At the end, I realized ALL nodes need to produce the same final result. In this case, a graph of n-nodes will have one answer, but it can tested n-times.
When revisiting previous test graphs, when I tested against any node, there were failures from some nodes but not others. This made debugging much harder on larger graphs than if I debugged from any node on smaller graphs earlier.
Find lots of test cases
When making my specs, I generate my own test cases to cover all of the possible scenarios. Working through my own test cases is effective, I want test cases that I did not generate.
I use the Coursera forums for a source of verified test cases to help develop my implementation.

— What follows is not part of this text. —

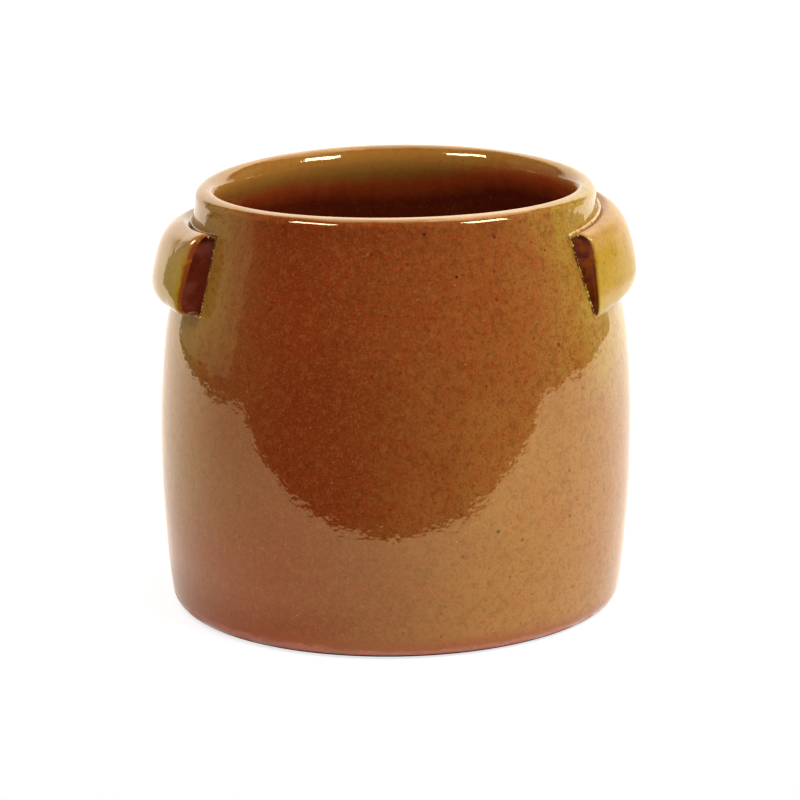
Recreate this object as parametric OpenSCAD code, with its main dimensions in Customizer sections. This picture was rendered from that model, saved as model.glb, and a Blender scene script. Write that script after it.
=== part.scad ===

It’s the next best thing to the course material!
In the forum, I saw a post that linked an automatic test case generator, even for graphs! Combined with Graphviz, this was the source of endless test graphs…
Coursera recently changed their policy on courses and their forums. I lost access to the generator and had to search for it… and it took a LOT of searching, but I eventually found it again:
Once I found the test generator again, I was able to use this to generate a lot of test cases for me. Combined with Graphviz, I was able to easily determine how my implementation was working.
Real input sooner
In developing my implementation, I fell into the trap of using perfect input to my functions, sanitized graphs.

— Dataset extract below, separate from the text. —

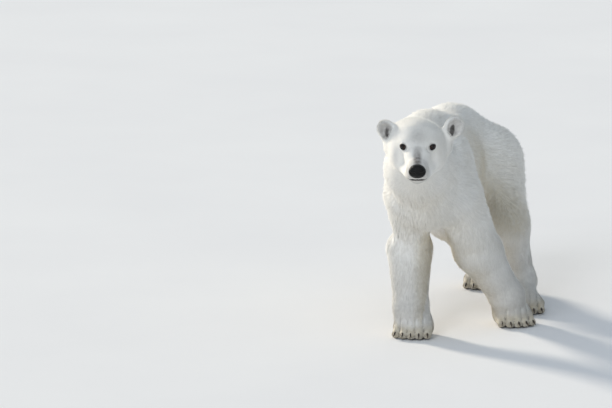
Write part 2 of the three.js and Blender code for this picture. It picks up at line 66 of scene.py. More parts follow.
# %% Places of the skeleton, in millimetres
MM = 0.001
EYE_MIDDLE = (-5, -459, 1041)
HEAD_TURN = math.radians(11)
HEAD_DIP = math.radians(11)
EYE_RADIUS = 14.5
EARS = ((170, -142, 50), (151, -142, 33))        # middles, left and right
EAR_RADII = ((50, 20, 55), (46, 20, 50))
EAR_CUP = 0.7                        # the hollow's width and height, as shares of the ear's
EYE_GAZE = (0.34, 1, 0.05)           # where the left eye looks, along the head's own axes
LEGS = {
    "fore_right": dict(side=-1, top=(-162, 110, 690), bend=(-184, 215, 410), wrist=(-152, 100, 140),
                       toes=(-128, -35, 0), heading=3, above=80, inset=18),
    "fore_left": dict(side=1, top=(66, 150, 690), bend=(134, 320, 400), wrist=(262, 430, 150),
                      toes=(343, 352, 0), heading=27, above=118, inset=0),
    "hind_right": dict(side=-1, top=(-228, 1070, 700), bend=(-150, 1010, 430), wrist=(-60, 1335, 165),
                       toes=(-18, 1195, 0), heading=8),
    "hind_left": dict(side=1, top=(66, 1050, 700), bend=(168, 872, 420), wrist=(240, 935, 130),
                      toes=(318, 662, 0), heading=12),
}


def axes_along(forward, up=(0, 0, 1)):
    """Left, forward and up directions of a piece, one to a row."""
    ahead = np.array(forward, float) / np.linalg.norm(forward)
    left = np.cross(up, ahead)
    left /= np.linalg.norm(left)
    return np.array([left, ahead, np.cross(ahead, left)])


def foot_axes(leg):
    angle = math.radians(leg["heading"])
    return axes_along((math.sin(angle), -math.cos(angle), 0))


def on_foot(leg, place):
    return np.array(leg["toes"]) + np.array(place) @ foot_axes(leg)


HEAD = axes_along((math.sin(HEAD_TURN) * math.cos(HEAD_DIP),
                   -math.cos(HEAD_TURN) * math.cos(HEAD_DIP), -math.sin(HEAD_DIP)))


def head_place(place):
    return np.array(EYE_MIDDLE) + np.array(place) @ HEAD


mounts = {mount["name"]: mount["pos_m"] for mount in frame["record"]["mounts"]}
PAD_MIDDLE = (0, -100, 0)            # the sole's middle, behind the tip of the middle toe
GROUND = np.array(mounts["sole_fore_right"]) - on_foot(LEGS["fore_right"], PAD_MIDDLE) * MM
GROUND[2] = 0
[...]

When I started to incorporate input that was from the test case generator, which could just be large lists, I ran into bugs. It was a bit trickier to see what was going on when the graph wasn’t setup properly internally.
Reworking my algorithm to treat the adjacency list as if it was an undirected graph. (I did try to convert a directed to undirected graph on the fly, but having an internal representation that did not reflect the input caused more trouble than it was worth.)
Conclusion
I learned these things from Prim’s Algorithm: working with real input, sourcing test cases, testing algorithm rigorously sooner, Graphviz as a tool, and the process is greater than the result
Now with these lessons in my mind, I am looking forward to the next graph algorithm to implement!